Galton's Family Heights Data Revisited
Hao Han, Yeming Ma, Wei Zhu

TL;DR
This paper revisits Galton's family heights data to critically evaluate the classic regression model and introduces a new robust regression method, revealing biases and limitations in traditional approaches.
Contribution
The study challenges the validity of Galton's original model and demonstrates the effectiveness of a new nonparametric regression method as a benchmark.
Findings
Traditional regression models exhibit biases and limitations.
Galton's model may misrepresent relationships between parent and child heights.

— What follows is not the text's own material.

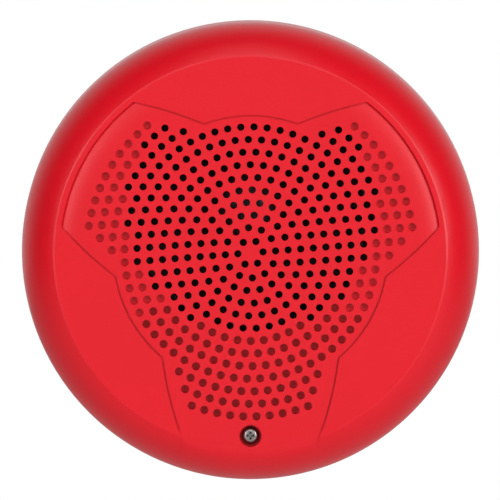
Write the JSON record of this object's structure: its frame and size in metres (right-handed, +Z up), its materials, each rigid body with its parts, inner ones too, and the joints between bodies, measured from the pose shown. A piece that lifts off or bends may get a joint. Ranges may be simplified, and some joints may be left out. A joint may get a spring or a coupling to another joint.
{
  "type": "alarm sounder",
  "caption": "Round red wall alarm sounder: perforated domed head with a rear loudspeaker, hooked and screwed to a plug-in mounting plate.",
  "frame": {"origin": "On the wall plane, at the centre of the mounting plate's back face, behind the centre of the face's hole pattern.", "axes": "+X to the right seen from the room, +Z up, -Y out of the wall into the room; +Y is the back face's outward normal."},
  "size_m": [0.1732, 0.048, 0.1732],
  "materials": {
    "red_plastic": "fine satin moulding texture",
    "black_plastic": "fine matt moulding texture",
    "plate_plastic": "fine matt moulding texture",
    "white_plastic": "satin",
    "nylon_washer": "satin",
    "brass": "turned",
    "tinned_brass": "tin plated",
    "zinc_steel": "zinc plated",
    "basket_steel": "black coated steel",
    "lamination_steel": "stacked laminations",
    "ferrite": "sintered matt",
    "former_paper": "kraft paper",
    "copper_wire": "enamelled copper",
    "cone_paper": "pressed paper",
    "cap_gloss": "semi-gloss",
    "surround_rubber": "matt",
    "spider_cloth": "resin-dipped cloth",
    "gasket_foam": "closed-cell foam",
    "phenolic_board": "phenolic paper",
    "red_wire": "PVC insulation",
    "black_wire": "PVC insulation",
    "green_board": "solder mask",
    "winding_tape": "polyester tape",
    "capacitor_sleeve": "shrink sleeve"
  },
  "bodies": {
    "base": {"mounting_plate": "plate_plastic", "threaded_insert": "brass", "terminal_block": "black_plastic", "contact_plates": "tinned_brass"},
    "head": {"front_cover": "red_plastic", "rear_cover": "black_plastic", "rear_cover_screws": "zinc_steel", "speaker_screws": "zinc_steel", "board_screws": "zinc_steel", "speaker_basket": "basket_steel", "magnet_top_plate": "zinc_steel", "magnet_yoke": "zinc_steel", "magnet_ring": "ferrite", "cone_surround": "surround_rubber", "cone_spider": "spider_cloth", "speaker_gasket": "gasket_foam", "lead_strip": "phenolic_board", "lead_strip_tags": "tinned_brass", "speaker_wire_red": "red_wire", "speaker_wire_black": "black_wire", "tinsel_leads": "copper_wire", "circuit_board": "green_board", "transformer_core": "lamination_steel", "transformer_winding": "winding_tape", "transformer_pins": "tinned_brass", "blocking_capacitor": "capacitor_sleeve", "tap_selector_body": "black_plastic", "voltage_switch_body": "black_plastic", "pin_header": "black_plastic", "contact_pins": "tinned_brass"},
    "cone": {"speaker_cone": "cone_paper", "dust_cap": "cap_gloss", "voice_coil_former": "former_paper", "voice_coil_winding": "copper_wire"},
    "screw_carriage": {"retaining_washer": "nylon_washer"},
    "cover_screw": {"captive_screw": "zinc_steel"},
    "tap_rotor": {"tap_selector_rotor": "white_plastic"},
    "voltage_slider": {"voltage_switch_slider": "white_plastic"},
    "clamp_1": {"terminal_clamp_1": "tinned_brass"},
    "clamp_screw_1": {"terminal_screw_1": "zinc_steel"},
    "clamp_2": {"terminal_clamp_2": "tinned_brass"},
    "clamp_screw_2": {"terminal_screw_2": "zinc_steel"},
    "clamp_3": {"terminal_clamp_3": "tinned_brass"},
    "clamp_screw_3": {"terminal_screw_3": "zinc_steel"},
    "clamp_4": {"terminal_clamp_4": "tinned_brass"},
    "clamp_screw_4": {"terminal_screw_4": "zinc_steel"}
  },
  "joints": [
    {"name": "head_swing", "type": "hinge", "parent": "base", "child": "head", "pos_m": [0, -0.006, 0.0812], "axis": [-1, 0, 0], "range_deg": [0, 28]},
    {"name": "cone_travel", "type": "slide", "parent": "head", "child": "cone", "axis": [0, -1, 0], "range_m": [-0.0012, 0.0012], "stiffness_N_per_m": 1500, "deforming": ["cone_surround", "cone_spider", "tinsel_leads"]},
    {"name": "cover_screw_travel", "type": "slide", "parent": "head", "child": "screw_carriage", "axis": [0, -1, 0], "range_m": [0, 0.00635]},
    {"name": "cover_screw_turn", "type": "hinge", "parent": "screw_carriage", "child": "cover_screw", "pos_m": [0, -0.03, -0.0693], "axis": [0, -1, 0], "range_deg": [0, 2880]},
    {"name": "tap_selector_turn", "type": "hinge", "parent": "head", "child": "tap_rotor", "pos_m": [0.027, -0.016, -0.044], "axis": [0, 1, 0], "range_deg": [0, 90]},
    {"name": "voltage_switch_slide", "type": "slide", "parent": "head", "child": "voltage_slider", "axis": [1, 0, 0], "range_m": [0, 0.003]},
    {"name": "clamp_1_travel", "type": "slide", "parent": "base", "child": "clamp_1", "axis": [0, -1, 0], "range_m": [0, 0.00238]},
    {"name": "clamp_screw_1_turn", "type": "hinge", "parent": "clamp_1", "child": "clamp_screw_1", "pos_m": [-0.0123, -0.008, -0.039], "axis": [0, -1, 0], "range_deg": [0, 1080]},
    {"name": "clamp_2_travel", "type": "slide", "parent": "base", "child": "clamp_2", "axis": [0, -1, 0], "range_m": [0, 0.00238]},
    {"name": "clamp_screw_2_turn", "type": "hinge", "parent": "clamp_2", "child": "clamp_screw_2", "pos_m": [-0.0041, -0.008, -0.039], "axis": [0, -1, 0], "range_deg": [0, 1080]},
    {"name": "clamp_3_travel", "type": "slide", "parent": "base", "child": "clamp_3", "axis": [0, -1, 0], "range_m": [0, 0.00238]},
    {"name": "clamp_screw_3_turn", "type": "hinge", "parent": "clamp_3", "child": "clamp_screw_3", "pos_m": [0.0041, -0.008, -0.039], "axis": [0, -1, 0], "range_deg": [0, 1080]},
    {"name": "clamp_4_travel", "type": "slide", "parent": "base", "child": "clamp_4", "axis": [0, -1, 0], "range_m": [0, 0.00238]},
    {"name": "clamp_screw_4_turn", "type": "hinge", "parent": "clamp_4", "child": "clamp_screw_4", "pos_m": [0.0123, -0.008, -0.039], "axis": [0, -1, 0], "range_deg": [0, 1080]}
  ],
  "couplings": [
    {"joint": "cover_screw_turn", "follows": "cover_screw_travel", "rad_per_m": 7915.8},
    {"joint": "clamp_screw_1_turn", "follows": "clamp_1_travel", "rad_per_m": 7915.8},
    {"joint": "clamp_screw_2_turn", "follows": "clamp_2_travel", "rad_per_m": 7915.8},
    {"joint": "clamp_screw_3_turn", "follows": "clamp_3_travel", "rad_per_m": 7915.8},
    {"joint": "clamp_screw_4_turn", "follows": "clamp_4_travel", "rad_per_m": 7915.8}
  ]
}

The new robust regression approach provides more reliable insights.
Abstract
Galton's family heights data has been a preeminent historical dataset in regression analysis, on which the original model and basic results have survived the close scrutiny of statisticians for 125 years. However by revisiting Galton's family data, we challenge whether Galton's classic model and his regression towards mean interpretation are proper. Using Galton's data as a benchmark for different regression methods, such as least squares, orthogonal regression, geometric mean regression, and least sine squares regression - a newly developed nonparametric robust regression approach, we elucidate that his regression model has fundamental drawbacks not only in variable and model selection by "transmuting" women into men thus the simple linear model, but also a strong bias in least squares regression leading to otherwise alternative conclusions on the true relationships between the heights…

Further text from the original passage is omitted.